BEGIN Raw data

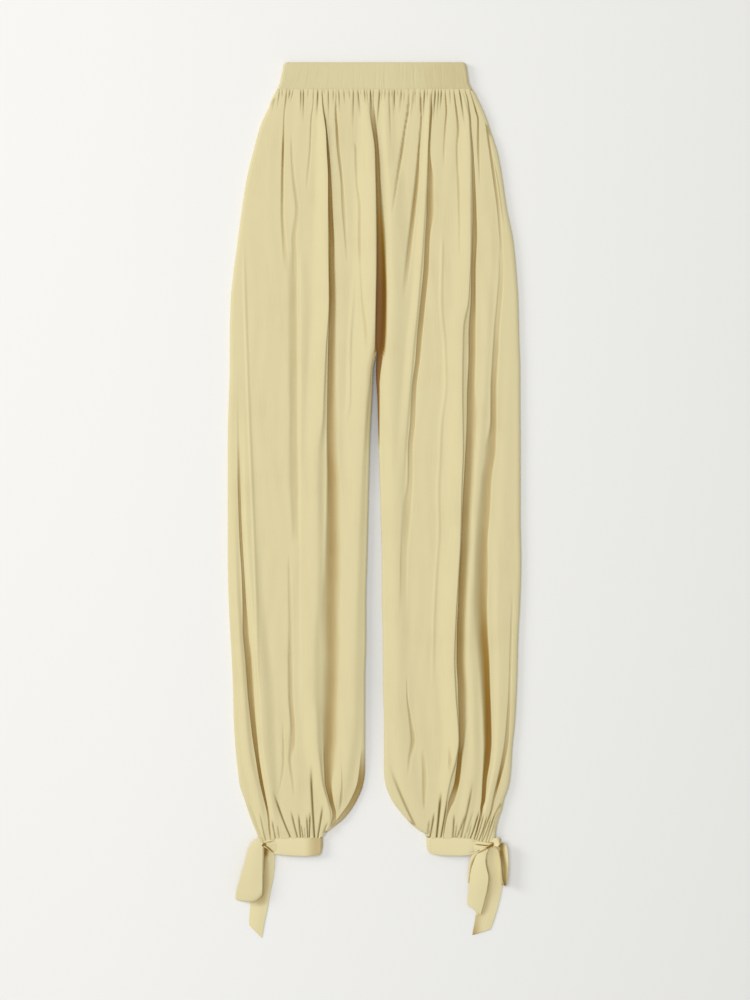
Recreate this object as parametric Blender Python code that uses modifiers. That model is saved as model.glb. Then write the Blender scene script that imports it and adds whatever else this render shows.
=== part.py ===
# Tapered, gathered trousers with tied cuffs, laid flat on their back panels.
# Metres, +Z up. +Y runs from the cuffs to the waist, +X to the right as seen from above.
# The origin is the middle of the bounding box, on the surface that the cloth lies on.

import math
import random

import bmesh
import bpy
import numpy as np

# Driving sizes
CLOTH = 0.0018            # wall of a front panel
BACK_CLOTH = 0.0015       # wall of a back panel
BAND_CLOTH = 0.0022       # wall of the elastic waistband, two layers and the elastic
CUFF_CLOTH = 0.0018       # wall of a cuff, two layers
TIE_CLOTH = 0.0012        # wall of a tie
SEAM_GAP = 0.0003         # what parts two sewn pieces
BACK_INSET = 0.00245      # how far a back panel keeps inside the front's turned-down edge

WAIST_TOP_Y = 0.5786      # folded top edge of the waistband
WAIST_SEAM_Y = 0.5420     # where the gathered cloth meets the waistband
CROTCH_Y = 0.1850         # where the two legs part
CUFF_SEAM_Y = -0.4455     # where the gathered cloth meets the cuffs
CUFF_END_Y = -0.4700      # open edge of the cuffs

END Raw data

Objective:
Reproduce only the lines from the top of the material through the one bearing "import numpy as np", each exactly as it stands.

Response to the exercise:
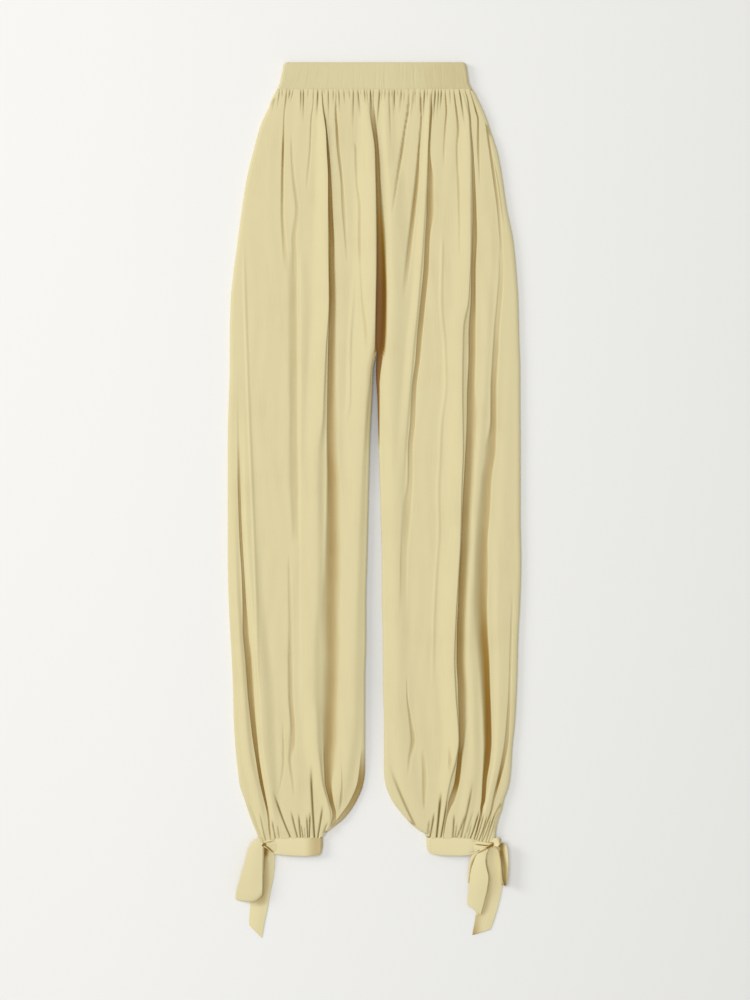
Recreate this object as parametric Blender Python code that uses modifiers. That model is saved as model.glb. Then write the Blender scene script that imports it and adds whatever else this render shows.
=== part.py ===
# Tapered, gathered trousers with tied cuffs, laid flat on their back panels.
# Metres, +Z up. +Y runs from the cuffs to the waist, +X to the right as seen from above.
# The origin is the middle of the bounding box, on the surface that the cloth lies on.

import math
import random

import bmesh
import bpy
import numpy as np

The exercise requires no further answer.